To find the range of values of \( \alpha \) such that the point \( (0, \alpha) \) lies on or inside the triangle formed by the lines:
1. \( y + 3x + 2 = 0 \)
2. \( 3y - 2x - 5 = 0 \)
3. \( 4y + x - 14 = 0 \)
we will first determine the vertices of the triangle formed by these lines.
### Step 1: Find the intersection points (vertices of the triangle)
**Finding the intersection of the first two lines:**
1. The first line: \( y + 3x + 2 = 0 \) can be rewritten as:
\[
y = -3x - 2
\]
2. The second line: \( 3y - 2x - 5 = 0 \) can be rewritten as:
\[
3y = 2x + 5 \quad \Rightarrow \quad y = \frac{2}{3}x + \frac{5}{3}
\]
Now, we set the two equations for \( y \) equal to find \( x \):
\[
-3x - 2 = \frac{2}{3}x + \frac{5}{3}
\]
Multiplying through by 3 to eliminate the fraction:
\[
-9x - 6 = 2x + 5
\]
Combining like terms:
\[
-11x = 11 \quad \Rightarrow \quad x = -1
\]
Substituting \( x = -1 \) back into the first line to find \( y \):
\[
y = -3(-1) - 2 = 3 - 2 = 1
\]
Thus, the first vertex \( A \) is \( (-1, 1) \).

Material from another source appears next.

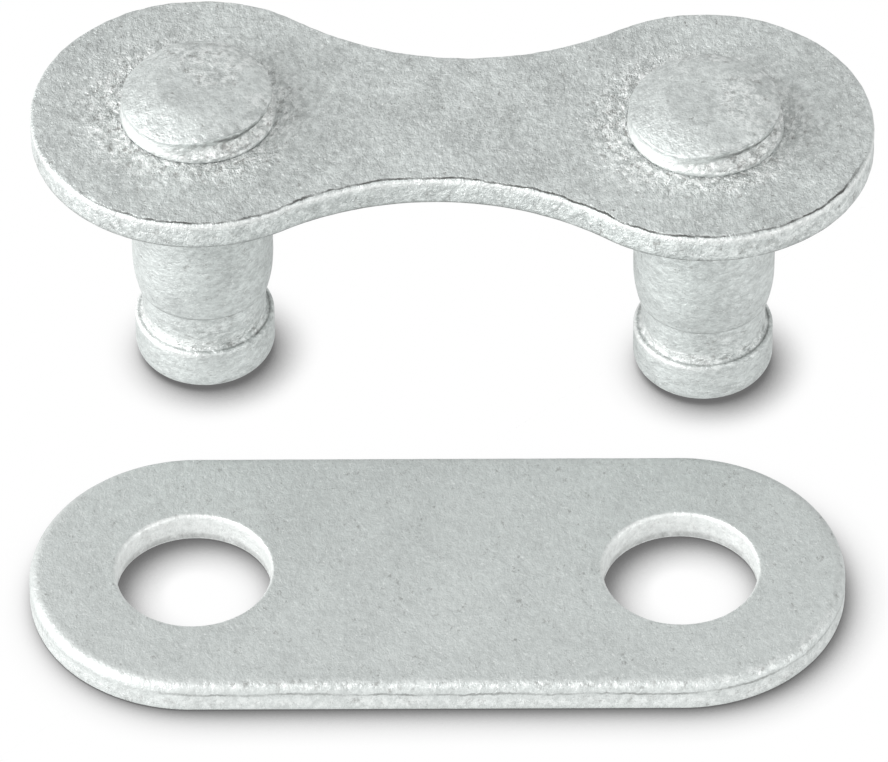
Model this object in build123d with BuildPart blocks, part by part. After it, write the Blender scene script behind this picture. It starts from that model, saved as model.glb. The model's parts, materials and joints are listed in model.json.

**Finding the intersection of the second and third lines:**
1. The second line: \( 3y - 2x - 5 = 0 \) is already rewritten as:
\[
y = \frac{2}{3}x + \frac{5}{3}
\]
2. The third line: \( 4y + x - 14 = 0 \) can be rewritten as:
\[
4y = -x + 14 \quad \Rightarrow \quad y = -\frac{1}{4}x + \frac{14}{4} = -\frac{1}{4}x + \frac{7}{2}
\]
Setting the two equations for \( y \) equal:
\[
\frac{2}{3}x + \frac{5}{3} = -\frac{1}{4}x + \frac{7}{2}
\]
Multiplying through by 12 to eliminate fractions:
\[
8x + 20 = -3x + 42
\]
Combining like terms:
\[
11x = 22 \quad \Rightarrow \quad x = 2
\]
Substituting \( x = 2 \) back into the second line to find \( y \):
\[
y = \frac{2}{3}(2) + \frac{5}{3} = \frac{4}{3} + \frac{5}{3} = \frac{9}{3} = 3
\]
Thus, the second vertex \( B \) is \( (2, 3) \).
**Finding the intersection of the first and third lines:**
1. The first line: \( y + 3x + 2 = 0 \) is:
\[
y = -3x - 2
\]
2. The third line: \( 4y + x - 14 = 0 \) is:
\[
y = -\frac{1}{4}x + \frac{7}{2}
\]
Setting the two equations for \( y \) equal:
\[
-3x - 2 = -\frac{1}{4}x + \frac{7}{2}
\]
Multiplying through by 4 to eliminate fractions:
\[
-12x - 8 = -x + 14
\]
Combining like terms:
\[
-11x = 22 \quad \Rightarrow \quad x = -2
\]
Substituting \( x = -2 \) back into the first line to find \( y \):
\[
y = -3(-2) - 2 = 6 - 2 = 4
\]
Thus, the third vertex \( C \) is \( (-2, 4) \).
### Step 2: Identify the vertices
The vertices of the triangle are:
- \( A(-1, 1) \)
- \( B(2, 3) \)
- \( C(-2, 4) \)
### Step 3: Determine the range of \( \alpha \)
To find the range of \( \alpha \) such that the point \( (0, \alpha) \) lies within or on the triangle, we need to find the \( y \)-coordinates of the triangle's edges where \( x = 0 \).
**Finding the \( y \)-coordinate on line \( AB \):**
The line \( AB \) can be found using the two points \( A(-1, 1) \) and \( B(2, 3) \):
- Slope \( m = \frac{3 - 1}{2 - (-1)} = \frac{2}{3} \)
- Using point-slope form:
\[
y - 1 = \frac{2}{3}(x + 1) \quad \Rightarrow \quad y = \frac{2}{3}x + \frac{5}{3}
\]
At \( x = 0 \):
\[
y = \frac{5}{3}
\]
**Finding the \( y \)-coordinate on line \( BC \):**
Using points \( B(2, 3) \) and \( C(-2, 4) \):
- Slope \( m = \frac{4 - 3}{-2 - 2} = \frac{1}{-4} = -\frac{1}{4} \)
- Using point-slope form:
\[
y - 3 = -\frac{1}{4}(x - 2) \quad \Rightarrow \quad y = -\frac{1}{4}x + \frac{7}{2}
\]
At \( x = 0 \):
\[
y = \frac{7}{2}
\]
### Step 4: Conclusion
Thus, the range of \( \alpha \) such that the point \( (0, \alpha) \) lies within or on the triangle is:
\[
\frac{5}{3} \leq \alpha \leq \frac{7}{2}
\]